What this function does is take a stream of numbers and return the prefix stream for it. This is all done lazily.

(define (prefix-stream s)
  (let ps-loop ([st s]
                [p 0])
    (if (stream-empty? st)
        empty-stream
        (let ([np (+ p (stream-first st))])
          (stream-cons 
              np 
              (ps-loop 
                  (stream-rest st)
                  np))))))

So now

> (stream->list (prefix-stream (in-range 1 10)))
'(1 3 6 10 15 21 28 36 45)

But of course you can also do this:

> (prefix-stream (in-naturals))
#<stream>

That's obviously not a stream you can convert to a list, but you can look at parts of it:

(stream->list (stream-take (prefix-stream (in-naturals)) 10))
'(0 1 3 6 10 15 21 28 36 45)
> (stream->list (stream-take (stream-tail (prefix-stream (in-naturals)) 1000) 10))
'(500500 501501 502503 503506 504510 505515 506521 507528 508536 509545)

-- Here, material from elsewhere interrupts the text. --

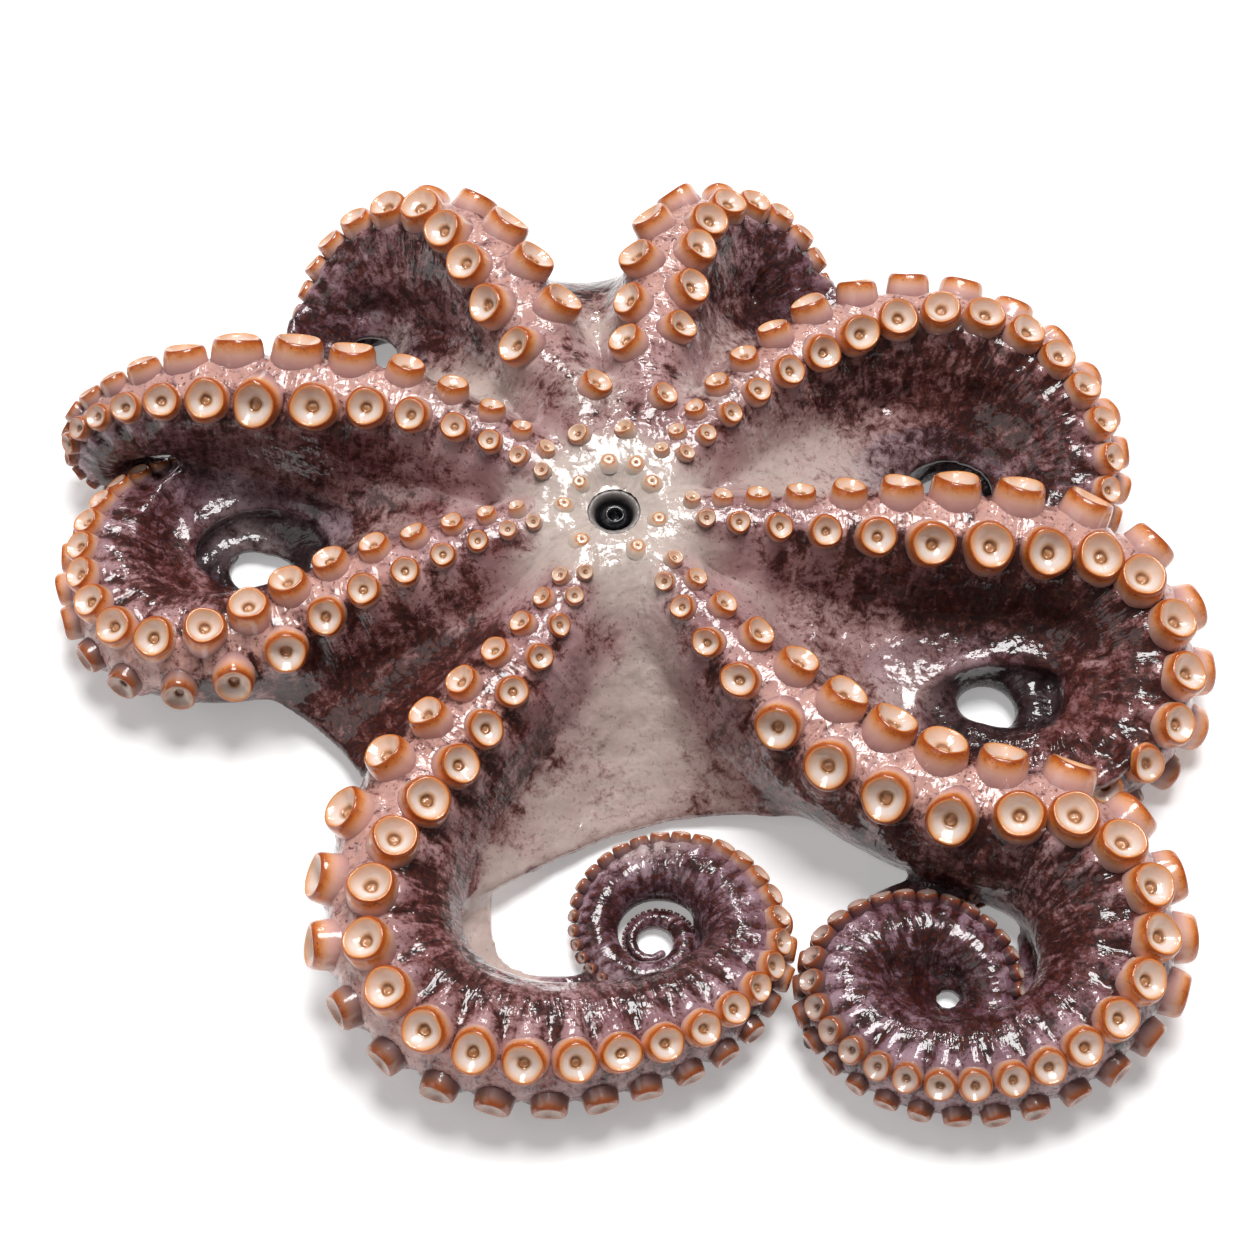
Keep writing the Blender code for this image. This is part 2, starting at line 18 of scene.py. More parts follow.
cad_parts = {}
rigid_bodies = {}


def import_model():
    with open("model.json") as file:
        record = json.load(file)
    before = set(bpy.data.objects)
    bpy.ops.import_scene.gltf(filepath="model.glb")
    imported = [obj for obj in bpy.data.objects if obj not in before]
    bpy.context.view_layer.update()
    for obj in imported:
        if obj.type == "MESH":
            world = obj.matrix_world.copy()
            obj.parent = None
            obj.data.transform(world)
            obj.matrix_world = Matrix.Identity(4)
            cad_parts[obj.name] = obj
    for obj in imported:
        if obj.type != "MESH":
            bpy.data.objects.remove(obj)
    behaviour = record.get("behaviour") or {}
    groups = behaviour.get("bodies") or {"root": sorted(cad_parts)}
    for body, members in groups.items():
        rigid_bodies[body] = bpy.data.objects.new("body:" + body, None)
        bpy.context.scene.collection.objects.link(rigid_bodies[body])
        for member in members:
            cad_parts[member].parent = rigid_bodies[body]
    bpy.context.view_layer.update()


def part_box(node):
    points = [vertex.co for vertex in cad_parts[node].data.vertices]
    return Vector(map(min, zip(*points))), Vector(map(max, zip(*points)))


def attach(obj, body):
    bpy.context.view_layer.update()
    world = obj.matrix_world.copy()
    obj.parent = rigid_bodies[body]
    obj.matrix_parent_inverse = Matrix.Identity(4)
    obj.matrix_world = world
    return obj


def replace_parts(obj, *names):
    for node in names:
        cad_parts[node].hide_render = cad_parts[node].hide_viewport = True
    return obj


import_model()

(Note that in-naturals considers the naturals to start from 0, as is right and proper.)

6

In Clojure this could be written as:

(defn prefix-list [nums]
  (loop [i 1
         prefix nums]
    (if (= i (count nums))
      prefix
      (recur (inc i) (assoc prefix i (+ (get prefix i) (get prefix (dec i))))))))

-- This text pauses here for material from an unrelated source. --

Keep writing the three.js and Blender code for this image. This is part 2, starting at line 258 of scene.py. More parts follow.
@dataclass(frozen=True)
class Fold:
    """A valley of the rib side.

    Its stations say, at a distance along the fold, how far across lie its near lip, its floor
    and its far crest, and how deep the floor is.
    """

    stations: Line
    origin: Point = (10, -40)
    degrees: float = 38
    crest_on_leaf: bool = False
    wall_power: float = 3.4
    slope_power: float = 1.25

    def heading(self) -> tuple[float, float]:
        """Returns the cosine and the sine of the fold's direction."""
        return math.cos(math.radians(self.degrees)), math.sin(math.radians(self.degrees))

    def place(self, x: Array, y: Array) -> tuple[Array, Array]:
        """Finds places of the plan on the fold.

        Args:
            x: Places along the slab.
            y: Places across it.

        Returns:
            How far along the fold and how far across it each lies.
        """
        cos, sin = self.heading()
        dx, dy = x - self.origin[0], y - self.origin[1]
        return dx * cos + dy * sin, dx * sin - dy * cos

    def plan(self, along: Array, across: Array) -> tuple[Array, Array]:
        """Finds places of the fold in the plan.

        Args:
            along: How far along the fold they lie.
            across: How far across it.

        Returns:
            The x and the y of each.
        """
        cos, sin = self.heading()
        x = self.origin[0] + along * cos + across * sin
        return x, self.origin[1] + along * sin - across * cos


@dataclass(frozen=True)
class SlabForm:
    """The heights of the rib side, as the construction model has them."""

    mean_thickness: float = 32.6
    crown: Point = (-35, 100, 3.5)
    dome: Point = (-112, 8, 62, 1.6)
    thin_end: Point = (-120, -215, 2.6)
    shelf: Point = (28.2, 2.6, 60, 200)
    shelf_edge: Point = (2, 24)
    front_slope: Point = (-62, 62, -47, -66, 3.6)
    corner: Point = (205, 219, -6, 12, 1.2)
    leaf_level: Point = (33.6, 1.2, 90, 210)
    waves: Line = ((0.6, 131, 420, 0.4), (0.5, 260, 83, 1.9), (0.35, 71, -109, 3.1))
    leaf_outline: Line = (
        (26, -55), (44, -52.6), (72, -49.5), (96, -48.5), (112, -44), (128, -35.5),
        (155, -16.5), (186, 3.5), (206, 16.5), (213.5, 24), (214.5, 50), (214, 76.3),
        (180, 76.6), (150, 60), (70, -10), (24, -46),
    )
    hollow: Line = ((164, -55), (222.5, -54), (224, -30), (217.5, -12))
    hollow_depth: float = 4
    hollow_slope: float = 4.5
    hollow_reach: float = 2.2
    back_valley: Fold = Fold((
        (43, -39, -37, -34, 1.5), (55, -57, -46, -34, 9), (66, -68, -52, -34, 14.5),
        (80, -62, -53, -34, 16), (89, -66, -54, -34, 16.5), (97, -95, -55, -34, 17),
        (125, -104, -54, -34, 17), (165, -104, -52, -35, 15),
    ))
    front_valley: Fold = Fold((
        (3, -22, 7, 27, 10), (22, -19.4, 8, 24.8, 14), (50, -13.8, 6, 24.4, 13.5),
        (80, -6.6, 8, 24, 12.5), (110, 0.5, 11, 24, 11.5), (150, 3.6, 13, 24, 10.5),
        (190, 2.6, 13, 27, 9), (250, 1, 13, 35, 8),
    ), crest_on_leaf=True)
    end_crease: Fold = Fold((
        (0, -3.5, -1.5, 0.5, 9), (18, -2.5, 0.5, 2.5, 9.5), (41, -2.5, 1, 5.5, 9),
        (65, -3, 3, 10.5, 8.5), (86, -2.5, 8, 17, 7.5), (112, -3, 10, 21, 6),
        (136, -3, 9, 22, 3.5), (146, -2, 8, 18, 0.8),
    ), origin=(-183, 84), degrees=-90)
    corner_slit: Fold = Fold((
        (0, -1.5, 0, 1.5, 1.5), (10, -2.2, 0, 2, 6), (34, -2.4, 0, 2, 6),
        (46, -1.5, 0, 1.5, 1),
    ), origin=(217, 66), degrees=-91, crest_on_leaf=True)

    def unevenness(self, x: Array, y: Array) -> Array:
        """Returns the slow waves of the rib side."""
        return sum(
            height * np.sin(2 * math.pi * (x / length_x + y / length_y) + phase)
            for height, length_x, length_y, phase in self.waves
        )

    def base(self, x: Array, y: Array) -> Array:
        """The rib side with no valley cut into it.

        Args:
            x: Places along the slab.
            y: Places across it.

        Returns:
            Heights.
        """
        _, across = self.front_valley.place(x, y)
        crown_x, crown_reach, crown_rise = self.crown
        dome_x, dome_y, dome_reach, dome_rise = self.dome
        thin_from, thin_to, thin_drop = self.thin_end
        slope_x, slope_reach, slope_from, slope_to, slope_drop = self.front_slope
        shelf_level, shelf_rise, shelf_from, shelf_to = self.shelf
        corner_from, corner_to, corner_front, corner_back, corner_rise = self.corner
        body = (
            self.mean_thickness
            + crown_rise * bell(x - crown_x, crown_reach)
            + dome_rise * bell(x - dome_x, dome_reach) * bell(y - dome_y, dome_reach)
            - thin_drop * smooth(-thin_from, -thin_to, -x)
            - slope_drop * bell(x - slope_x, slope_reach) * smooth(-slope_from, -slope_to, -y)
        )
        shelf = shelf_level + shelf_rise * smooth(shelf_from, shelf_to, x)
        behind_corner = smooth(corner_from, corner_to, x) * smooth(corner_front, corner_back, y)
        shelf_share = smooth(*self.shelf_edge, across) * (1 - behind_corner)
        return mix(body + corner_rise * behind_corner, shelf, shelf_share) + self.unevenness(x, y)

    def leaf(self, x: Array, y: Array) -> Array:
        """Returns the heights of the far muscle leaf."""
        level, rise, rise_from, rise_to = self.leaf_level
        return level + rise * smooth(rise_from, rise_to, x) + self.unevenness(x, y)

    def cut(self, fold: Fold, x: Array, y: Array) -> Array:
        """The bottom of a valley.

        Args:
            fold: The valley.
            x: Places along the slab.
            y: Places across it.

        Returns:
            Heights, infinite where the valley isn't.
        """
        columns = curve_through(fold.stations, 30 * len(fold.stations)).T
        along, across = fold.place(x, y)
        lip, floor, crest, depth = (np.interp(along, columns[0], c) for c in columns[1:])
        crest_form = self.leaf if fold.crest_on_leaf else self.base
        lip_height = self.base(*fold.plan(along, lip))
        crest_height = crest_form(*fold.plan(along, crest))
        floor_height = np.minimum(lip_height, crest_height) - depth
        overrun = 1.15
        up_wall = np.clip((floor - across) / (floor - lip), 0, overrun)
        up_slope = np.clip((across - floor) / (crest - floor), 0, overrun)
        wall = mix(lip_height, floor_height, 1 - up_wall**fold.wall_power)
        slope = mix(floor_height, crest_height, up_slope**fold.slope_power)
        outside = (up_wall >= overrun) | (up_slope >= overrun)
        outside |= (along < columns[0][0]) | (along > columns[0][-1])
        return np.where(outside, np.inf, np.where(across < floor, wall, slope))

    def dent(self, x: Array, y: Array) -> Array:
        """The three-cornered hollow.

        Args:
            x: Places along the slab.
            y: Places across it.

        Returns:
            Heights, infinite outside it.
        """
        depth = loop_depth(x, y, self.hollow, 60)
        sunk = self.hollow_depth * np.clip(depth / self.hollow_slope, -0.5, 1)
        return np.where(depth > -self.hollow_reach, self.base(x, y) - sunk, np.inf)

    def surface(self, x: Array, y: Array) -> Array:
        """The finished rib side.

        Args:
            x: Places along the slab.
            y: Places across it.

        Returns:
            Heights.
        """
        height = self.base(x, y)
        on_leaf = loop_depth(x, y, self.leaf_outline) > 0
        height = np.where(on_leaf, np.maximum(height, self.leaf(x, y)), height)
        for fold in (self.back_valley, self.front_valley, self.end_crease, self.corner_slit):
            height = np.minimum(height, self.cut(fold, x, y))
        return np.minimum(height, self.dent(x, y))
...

(prefix-list [1 2 3 4 5 6 7 8 9]) returns [1 3 6 10 15 21 28 36 45]

In Clojure, data is generally immutable (it can't be modified). The function assoc in this case takes a vector, and returns a new vector like the original, but with the ith element changed. This may sound inefficient, but the underlying data structures allow the update to be done in near constant time (O(log32(n))).

As others have pointed out, this particular problem could be coded without using indexed vectors, but I'm endeavoring to provide a solution that's true to your original Java code in the use of an indexed array.

5

I know you asked about functional languages, but I just wanted chime in uninvited to mention that Python, being a multi-paradigm language, also has this as the nice higher-order itertools.accumulate function.

Accumulate takes a collection and returns an iterator of its partial sums, or any custom binary function. The functional Python code equivalent to your example would be just:

from itertools import accumulate
print(list(accumulate(range(1, 10))))

In general, the Python itertools and functools standard library modules offer excellent tooling for functional programming.

1
3

Others have pointed out that your particular example can be handled nicely with functions like scanl, so lets look at the broader question of "index-heavy operations which rely strongly on loops/order-of-execution". We can break down the issue into three concerns:

  1. Indexing
  2. Looping
  3. Mutation

Indexing into a data structure is supported wherever the concept of indexing makes sense. For example, List and Vector both support indexing. As others have pointed out, Vector has better performance if your index is random but that is surprisingly rare.

Imperative loops can be replaced directly with recursive functions (see Wikipedia) although there are so many "higher-order functions" (functions that take functions as arguments) implemented in Prelude and standard libraries that you will need explicit recursion rarely. scanl is an example of this. It allows you to avoid an explicit recursive call by farming it out to a prewritten function. That function, however, is defined recursively. The compiler may be optimizing away that recursion into a loop when it generates machine code.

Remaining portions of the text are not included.